Une fin de journée d’août 2020…

C’est une fin d’après-midi d’été. Je suis assise sur le sol nu. Un lino vieillot qui a des trous par endroits. La peinture sur les murs est défraîchie, abîmée. Dans la cuisine, le papier peint a des couleurs de vert anis passé, un motif démodé. Je n’ai même pas pris la peine d’ouvrir tous les volets. J’ai le dos au mur. Dans tous les sens du terme. C’est un de ces moments dans l’existence où tout se casse la gueule. Je suis là, par terre, et je pleure, dans la pénombre. Seule. Pour la première fois, seule. Vraiment totalement seule. Quelque chose que je n’ai jamais vraiment connu… Peut-être un peu, vingt ans auparavant, lorsque je m’étais retrouvée sans domicile lors d’une année en Angleterre : une mauvaise organisation en transition de fin de trimestre, j’avais dû chercher une piaule en quelques jours et je dormais chez une copine. Mais à cette époque, je n’étais pas seule, pas vraiment. Là, je suis obligée de considérer le désarroi qui me gagne à respirer avec difficulté dans cet appartement vide que je viens de louer. Il fait trop chaud. Je transpire, je me sens vide, mal, bousculée. Ne sachant plus où me réfugier dans cette vie que je ne connais pas encore.

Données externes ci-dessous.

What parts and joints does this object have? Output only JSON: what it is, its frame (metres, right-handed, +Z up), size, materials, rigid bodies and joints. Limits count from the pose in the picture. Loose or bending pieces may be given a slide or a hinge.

Que j’ai pourtant choisie, sans savoir ce qu’elle pourrait offrir. Je quitte mon mari. Je laisse mes enfants flotter derrière. Je me sens terriblement coupable. Et pourtant, la partie de moi qui a décidé de partir sait que j’étais en train de mourir. Et plus du tout à petits feux… Je me délitais dans cette vie où je n’existais plus.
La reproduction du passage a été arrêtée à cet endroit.